▸ **WRITTEN PROBLEM**
Could you write out the opening lines of the data, word for word, stopping after the line that contains "ceiling_slot_w = 4.5; // [3.5:0.1:6]"?

▸ **MATERIAL**
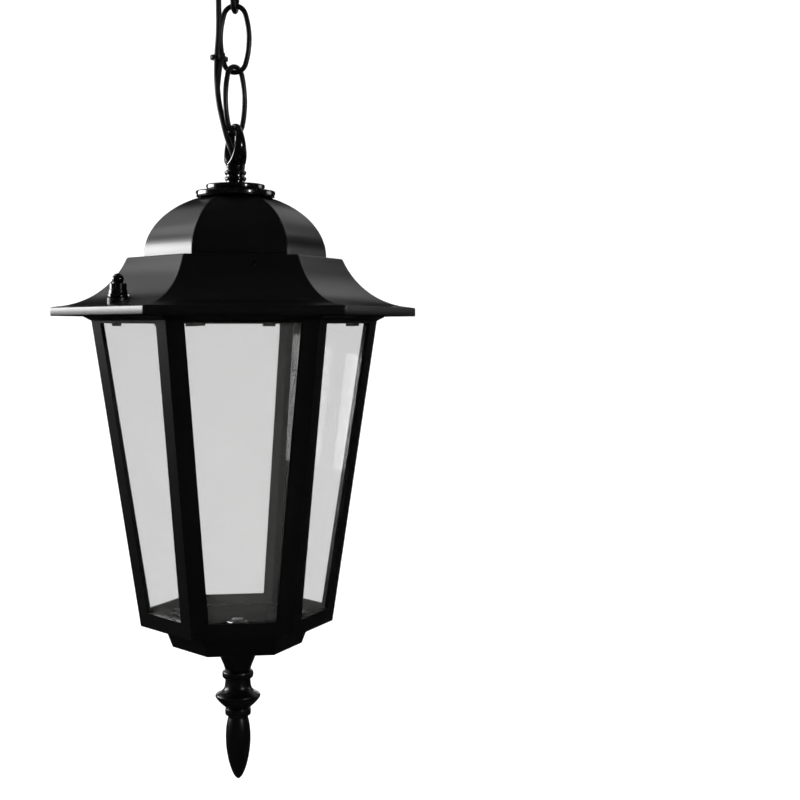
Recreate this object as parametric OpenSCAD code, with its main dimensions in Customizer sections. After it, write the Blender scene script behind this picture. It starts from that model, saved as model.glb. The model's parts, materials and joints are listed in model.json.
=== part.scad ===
// Hexagonal hanging lantern on a chain, with a ceiling canopy and a flat two-core cable.
// The origin is the middle of the ceiling plane, +Z is up and everything hangs below it.
// The lantern's corners point along +X and -X. Hexagon sizes are corner radii, from the
// middle to a corner.

/* [Ceiling bracket] */
// Width of the bracket's two crossed bars
bracket_w = 20; // [14:1:28]
// Thickness of the bracket's strip
bracket_t = 1.6; // [1:0.1:3]
// Drop of the bar's ends below the ceiling, which makes room for the stud heads
bracket_drop = 4; // [3:0.5:8]
// Distance between the middles of the two ceiling slots
ceiling_slot_spacing = 50; // [44:1:56]
// Length of each ceiling slot
ceiling_slot_l = 14; // [8:1:16]
// Width of each ceiling slot
ceiling_slot_w = 4.5; // [3.5:0.1:6]

/* [Canopy] */
// Outer diameter of the canopy
canopy_d = 100; // [96:1:150]
// Height of the canopy's side wall
canopy_side_h = 25; // [22:1:40]
// Rise of the canopy's raised middle
canopy_dome_h = 6; // [3:0.5:12]
// Radius of the foot of the raised middle
canopy_dome_r = 31; // [26:1:32]
// Sheet thickness of the canopy
canopy_wall = 1.2; // [0.8:0.1:2]
// Distance between the two canopy studs
canopy_stud_spacing = 75; // [73:1:78]

/* [Chain] */
// Diameter of the link wire
link_wire_d = 3; // [2.5:0.1:3.6]
// Inner length of a link
link_inner_l = 35; // [30:1:45]
// Outer width of a link
link_outer_w = 19.8; // [19:0.1:26]
// Radius of a link's ends, at the middle of the wire
link_end_r = 6.5; // [6:0.1:7.5]
// Running gap where one link hangs in the next
link_gap = 0.15; // [0.1:0.05:0.5]
// Running gap where the lantern's loop hangs in the last link, which crosses it askew
loop_gap = 0.7; // [0.6:0.05:1]

/* [Loops] */
// Height of a loop's eye above its seat, to the inside of its far end
loop_eye_top = 31.9; // [30:0.1:40]
// Height of a loop's eye above its seat, to the inside of its near end
loop_eye_bottom = 13.9; // [13:0.1:16]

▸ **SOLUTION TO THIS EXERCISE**
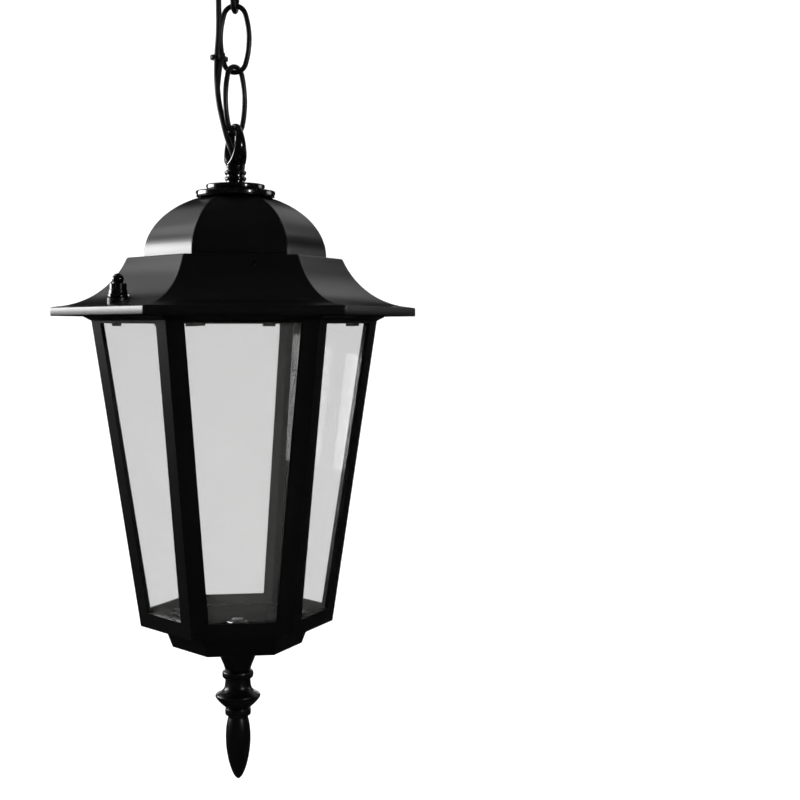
Recreate this object as parametric OpenSCAD code, with its main dimensions in Customizer sections. After it, write the Blender scene script behind this picture. It starts from that model, saved as model.glb. The model's parts, materials and joints are listed in model.json.
=== part.scad ===
// Hexagonal hanging lantern on a chain, with a ceiling canopy and a flat two-core cable.
// The origin is the middle of the ceiling plane, +Z is up and everything hangs below it.
// The lantern's corners point along +X and -X. Hexagon sizes are corner radii, from the
// middle to a corner.

/* [Ceiling bracket] */
// Width of the bracket's two crossed bars
bracket_w = 20; // [14:1:28]
// Thickness of the bracket's strip
bracket_t = 1.6; // [1:0.1:3]
// Drop of the bar's ends below the ceiling, which makes room for the stud heads
bracket_drop = 4; // [3:0.5:8]
// Distance between the middles of the two ceiling slots
ceiling_slot_spacing = 50; // [44:1:56]
// Length of each ceiling slot
ceiling_slot_l = 14; // [8:1:16]
// Width of each ceiling slot
ceiling_slot_w = 4.5; // [3.5:0.1:6]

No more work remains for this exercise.